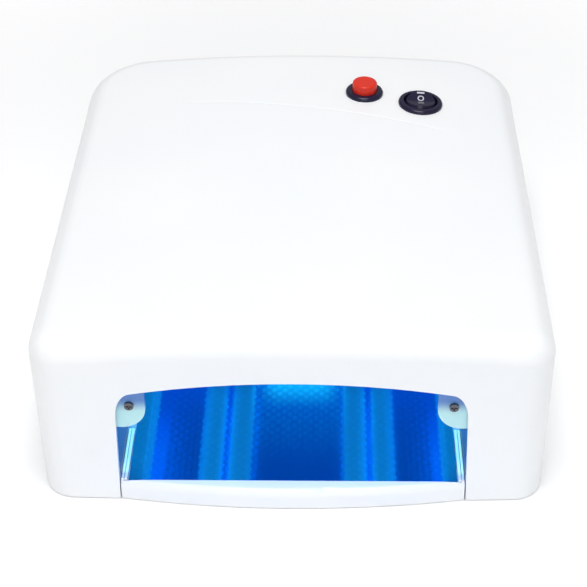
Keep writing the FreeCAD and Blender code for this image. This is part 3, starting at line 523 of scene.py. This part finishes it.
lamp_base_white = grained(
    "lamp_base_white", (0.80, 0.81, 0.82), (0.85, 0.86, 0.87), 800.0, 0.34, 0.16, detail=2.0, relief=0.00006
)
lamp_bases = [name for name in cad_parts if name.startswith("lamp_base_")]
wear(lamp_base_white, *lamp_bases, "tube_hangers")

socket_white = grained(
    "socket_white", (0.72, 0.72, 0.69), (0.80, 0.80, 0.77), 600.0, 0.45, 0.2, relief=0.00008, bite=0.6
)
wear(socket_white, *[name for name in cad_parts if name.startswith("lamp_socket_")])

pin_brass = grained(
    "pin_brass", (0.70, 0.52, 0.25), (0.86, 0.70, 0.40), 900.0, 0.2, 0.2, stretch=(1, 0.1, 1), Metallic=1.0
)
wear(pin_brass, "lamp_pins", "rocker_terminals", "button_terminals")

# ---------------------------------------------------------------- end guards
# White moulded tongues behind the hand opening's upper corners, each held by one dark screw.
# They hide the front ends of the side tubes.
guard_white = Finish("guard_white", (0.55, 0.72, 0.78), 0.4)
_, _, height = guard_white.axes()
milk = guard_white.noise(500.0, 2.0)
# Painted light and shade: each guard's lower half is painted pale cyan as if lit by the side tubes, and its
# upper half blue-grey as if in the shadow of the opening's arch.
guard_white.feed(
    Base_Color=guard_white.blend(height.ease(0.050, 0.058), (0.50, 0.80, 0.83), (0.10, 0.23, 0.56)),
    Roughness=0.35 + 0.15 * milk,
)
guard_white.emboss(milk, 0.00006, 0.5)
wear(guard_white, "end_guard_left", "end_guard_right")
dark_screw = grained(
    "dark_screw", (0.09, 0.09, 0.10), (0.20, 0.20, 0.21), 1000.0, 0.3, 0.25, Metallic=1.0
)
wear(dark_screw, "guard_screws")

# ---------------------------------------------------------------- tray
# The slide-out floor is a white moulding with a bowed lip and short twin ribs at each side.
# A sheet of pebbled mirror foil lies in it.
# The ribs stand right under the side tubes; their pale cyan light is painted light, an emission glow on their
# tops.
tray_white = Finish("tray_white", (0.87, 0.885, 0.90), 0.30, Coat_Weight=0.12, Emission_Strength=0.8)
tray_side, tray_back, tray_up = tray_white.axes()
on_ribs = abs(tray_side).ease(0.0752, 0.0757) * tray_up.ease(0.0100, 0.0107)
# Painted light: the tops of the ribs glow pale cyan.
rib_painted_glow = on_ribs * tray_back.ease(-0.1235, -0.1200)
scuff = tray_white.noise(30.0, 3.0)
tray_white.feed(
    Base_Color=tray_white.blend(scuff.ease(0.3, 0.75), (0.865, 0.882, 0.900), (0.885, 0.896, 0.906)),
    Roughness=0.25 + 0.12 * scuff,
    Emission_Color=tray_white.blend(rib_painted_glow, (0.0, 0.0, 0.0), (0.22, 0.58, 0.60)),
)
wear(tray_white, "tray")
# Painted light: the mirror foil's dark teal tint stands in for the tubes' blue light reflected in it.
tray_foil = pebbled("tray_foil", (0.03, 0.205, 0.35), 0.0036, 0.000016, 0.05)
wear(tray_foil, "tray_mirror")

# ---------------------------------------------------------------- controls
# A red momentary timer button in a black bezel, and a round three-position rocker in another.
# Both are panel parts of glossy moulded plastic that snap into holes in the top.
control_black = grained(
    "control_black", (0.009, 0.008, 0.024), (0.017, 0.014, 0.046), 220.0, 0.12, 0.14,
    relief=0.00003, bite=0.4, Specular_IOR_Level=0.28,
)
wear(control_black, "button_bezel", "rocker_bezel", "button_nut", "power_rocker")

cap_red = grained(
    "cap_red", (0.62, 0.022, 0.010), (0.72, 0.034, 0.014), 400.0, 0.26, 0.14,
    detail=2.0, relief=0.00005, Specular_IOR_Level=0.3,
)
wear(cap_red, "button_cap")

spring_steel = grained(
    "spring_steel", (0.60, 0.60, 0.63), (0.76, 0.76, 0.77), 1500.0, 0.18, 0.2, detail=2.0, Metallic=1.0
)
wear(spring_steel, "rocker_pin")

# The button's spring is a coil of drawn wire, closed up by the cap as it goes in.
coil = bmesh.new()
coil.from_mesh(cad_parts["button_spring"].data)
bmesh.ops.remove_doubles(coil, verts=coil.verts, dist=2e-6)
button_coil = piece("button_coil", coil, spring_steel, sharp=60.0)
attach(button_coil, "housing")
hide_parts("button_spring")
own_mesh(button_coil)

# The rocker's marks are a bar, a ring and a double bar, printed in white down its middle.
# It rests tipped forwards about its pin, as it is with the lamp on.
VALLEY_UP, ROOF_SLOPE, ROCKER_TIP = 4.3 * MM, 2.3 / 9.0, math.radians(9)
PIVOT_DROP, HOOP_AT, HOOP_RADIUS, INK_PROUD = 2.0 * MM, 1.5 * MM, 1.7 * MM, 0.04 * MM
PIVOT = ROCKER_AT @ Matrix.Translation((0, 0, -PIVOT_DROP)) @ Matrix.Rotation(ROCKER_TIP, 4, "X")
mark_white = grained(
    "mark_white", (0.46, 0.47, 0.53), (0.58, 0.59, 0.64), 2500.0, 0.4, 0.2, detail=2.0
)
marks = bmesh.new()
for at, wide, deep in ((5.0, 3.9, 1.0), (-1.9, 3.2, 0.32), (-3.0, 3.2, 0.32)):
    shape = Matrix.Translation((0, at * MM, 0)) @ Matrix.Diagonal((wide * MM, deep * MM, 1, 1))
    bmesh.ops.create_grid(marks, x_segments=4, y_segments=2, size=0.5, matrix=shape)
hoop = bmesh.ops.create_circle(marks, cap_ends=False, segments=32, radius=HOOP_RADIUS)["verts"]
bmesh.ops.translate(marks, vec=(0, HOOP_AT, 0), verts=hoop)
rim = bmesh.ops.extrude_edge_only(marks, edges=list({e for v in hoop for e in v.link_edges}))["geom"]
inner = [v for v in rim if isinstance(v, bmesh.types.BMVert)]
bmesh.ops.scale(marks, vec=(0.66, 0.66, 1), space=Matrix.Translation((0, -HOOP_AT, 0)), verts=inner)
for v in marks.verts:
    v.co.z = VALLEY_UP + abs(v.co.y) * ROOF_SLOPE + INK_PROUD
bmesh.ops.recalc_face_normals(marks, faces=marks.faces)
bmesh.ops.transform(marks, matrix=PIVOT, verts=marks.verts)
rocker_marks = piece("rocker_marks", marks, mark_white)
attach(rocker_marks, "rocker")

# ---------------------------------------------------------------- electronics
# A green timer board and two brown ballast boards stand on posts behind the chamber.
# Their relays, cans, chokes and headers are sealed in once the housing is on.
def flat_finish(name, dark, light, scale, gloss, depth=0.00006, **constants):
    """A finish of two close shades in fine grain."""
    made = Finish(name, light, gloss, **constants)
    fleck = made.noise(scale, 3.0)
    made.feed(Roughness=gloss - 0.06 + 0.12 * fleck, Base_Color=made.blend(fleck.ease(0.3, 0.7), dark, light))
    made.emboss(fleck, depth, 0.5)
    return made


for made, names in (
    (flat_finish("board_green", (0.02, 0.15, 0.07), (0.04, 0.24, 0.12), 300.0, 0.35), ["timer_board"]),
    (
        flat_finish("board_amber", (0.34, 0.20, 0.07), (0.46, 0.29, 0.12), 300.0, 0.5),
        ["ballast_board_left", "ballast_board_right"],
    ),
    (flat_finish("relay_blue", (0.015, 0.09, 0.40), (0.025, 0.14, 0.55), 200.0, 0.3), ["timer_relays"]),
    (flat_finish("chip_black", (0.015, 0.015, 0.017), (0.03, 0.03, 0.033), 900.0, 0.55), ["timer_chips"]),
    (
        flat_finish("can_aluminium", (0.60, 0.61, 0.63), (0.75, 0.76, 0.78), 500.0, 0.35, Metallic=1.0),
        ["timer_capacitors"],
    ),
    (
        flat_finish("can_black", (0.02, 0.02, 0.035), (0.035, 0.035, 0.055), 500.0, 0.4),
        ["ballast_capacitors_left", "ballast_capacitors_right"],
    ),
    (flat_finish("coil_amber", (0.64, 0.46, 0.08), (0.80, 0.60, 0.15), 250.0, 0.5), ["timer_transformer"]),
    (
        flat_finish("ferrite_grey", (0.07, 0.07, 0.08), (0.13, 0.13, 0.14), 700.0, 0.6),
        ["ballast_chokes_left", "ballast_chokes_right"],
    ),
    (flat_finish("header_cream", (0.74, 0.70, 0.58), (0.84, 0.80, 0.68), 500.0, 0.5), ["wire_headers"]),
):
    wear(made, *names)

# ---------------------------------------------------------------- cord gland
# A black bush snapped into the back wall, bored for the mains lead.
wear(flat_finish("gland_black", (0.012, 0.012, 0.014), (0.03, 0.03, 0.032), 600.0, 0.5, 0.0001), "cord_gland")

======

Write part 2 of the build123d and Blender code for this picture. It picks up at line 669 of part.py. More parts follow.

======

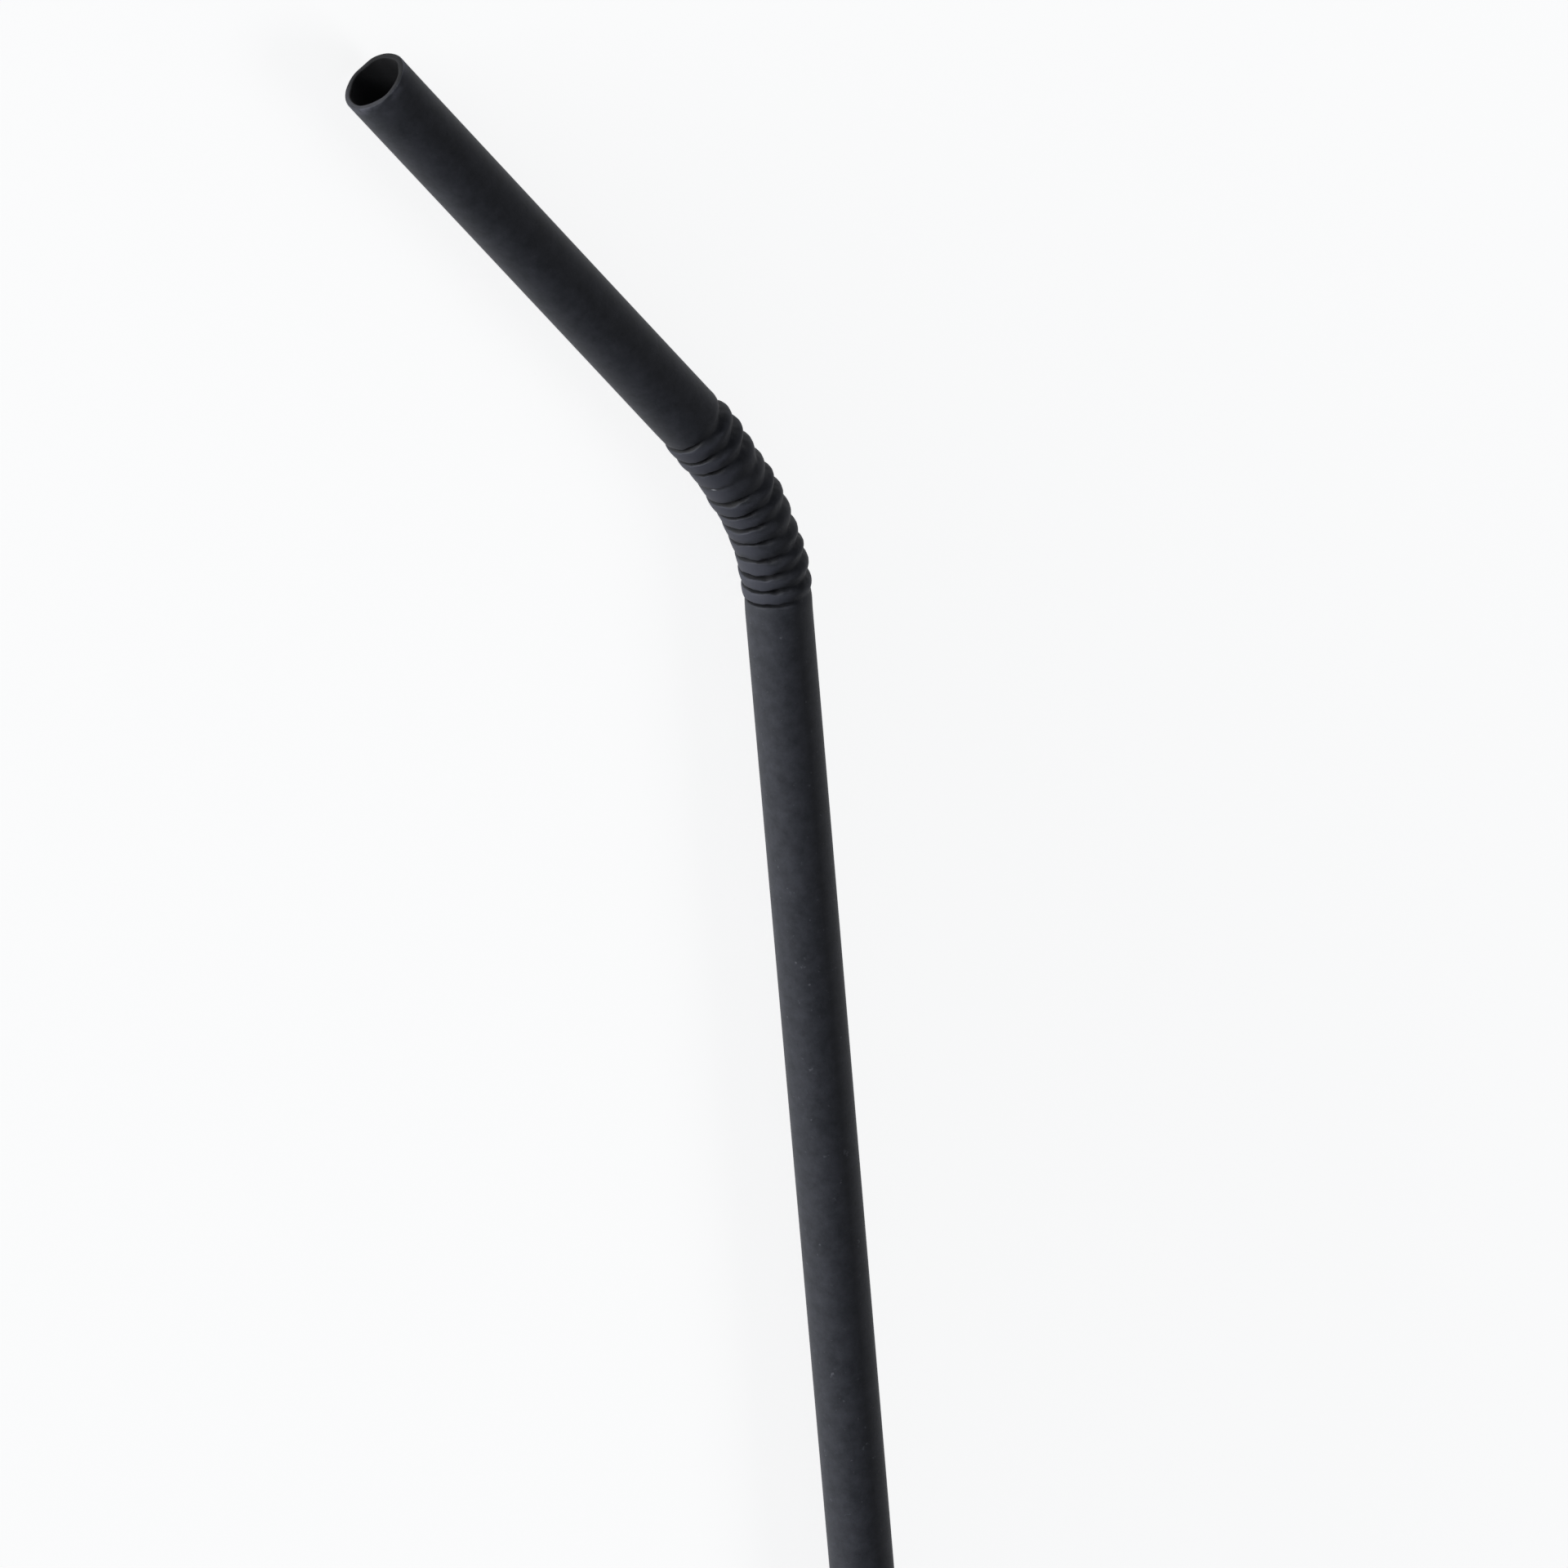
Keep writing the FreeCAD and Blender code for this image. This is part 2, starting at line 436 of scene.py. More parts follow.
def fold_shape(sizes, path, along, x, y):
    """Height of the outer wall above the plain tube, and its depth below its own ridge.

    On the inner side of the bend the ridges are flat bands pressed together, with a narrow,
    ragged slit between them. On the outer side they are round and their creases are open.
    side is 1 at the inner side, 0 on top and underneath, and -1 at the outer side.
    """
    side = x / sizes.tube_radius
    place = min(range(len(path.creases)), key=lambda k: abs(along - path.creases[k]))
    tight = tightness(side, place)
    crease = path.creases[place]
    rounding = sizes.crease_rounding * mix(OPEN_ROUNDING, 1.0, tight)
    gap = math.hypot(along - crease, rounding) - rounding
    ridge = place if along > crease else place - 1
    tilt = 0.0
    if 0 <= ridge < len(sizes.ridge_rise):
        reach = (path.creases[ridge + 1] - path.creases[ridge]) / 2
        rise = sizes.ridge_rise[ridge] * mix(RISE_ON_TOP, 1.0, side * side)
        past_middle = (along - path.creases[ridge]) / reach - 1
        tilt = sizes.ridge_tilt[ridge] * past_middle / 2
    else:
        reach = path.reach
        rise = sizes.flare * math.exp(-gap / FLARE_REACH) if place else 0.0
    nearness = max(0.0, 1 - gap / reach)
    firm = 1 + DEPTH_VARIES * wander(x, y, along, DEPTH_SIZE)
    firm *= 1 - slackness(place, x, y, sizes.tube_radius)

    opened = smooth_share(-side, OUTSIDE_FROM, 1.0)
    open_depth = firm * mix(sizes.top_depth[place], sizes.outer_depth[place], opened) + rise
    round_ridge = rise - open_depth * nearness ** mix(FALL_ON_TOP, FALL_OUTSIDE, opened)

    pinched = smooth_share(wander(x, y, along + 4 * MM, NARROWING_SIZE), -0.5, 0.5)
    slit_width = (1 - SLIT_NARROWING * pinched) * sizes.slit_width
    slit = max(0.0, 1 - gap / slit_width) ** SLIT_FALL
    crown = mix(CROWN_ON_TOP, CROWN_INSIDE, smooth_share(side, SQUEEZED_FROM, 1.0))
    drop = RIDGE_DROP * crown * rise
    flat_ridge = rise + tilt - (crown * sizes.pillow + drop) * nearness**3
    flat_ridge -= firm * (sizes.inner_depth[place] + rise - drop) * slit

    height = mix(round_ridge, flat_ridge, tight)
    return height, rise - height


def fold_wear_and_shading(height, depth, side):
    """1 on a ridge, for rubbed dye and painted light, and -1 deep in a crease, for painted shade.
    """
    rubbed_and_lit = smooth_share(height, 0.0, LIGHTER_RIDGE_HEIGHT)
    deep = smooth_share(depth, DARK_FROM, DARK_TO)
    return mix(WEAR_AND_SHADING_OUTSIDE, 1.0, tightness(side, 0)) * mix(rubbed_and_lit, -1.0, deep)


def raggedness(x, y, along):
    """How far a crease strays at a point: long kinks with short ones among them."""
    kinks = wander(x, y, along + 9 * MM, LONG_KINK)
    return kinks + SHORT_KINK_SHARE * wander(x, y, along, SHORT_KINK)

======

• **Exercise prompt**:
Extract only the lines from the line with "scene.py. More parts follow." through the line with "its own ridge.", keeping both end lines exactly as they are.

• **Exercise output**:
Keep writing the FreeCAD and Blender code for this image. This is part 2, starting at line 436 of scene.py. More parts follow.
def fold_shape(sizes, path, along, x, y):
    """Height of the outer wall above the plain tube, and its depth below its own ridge.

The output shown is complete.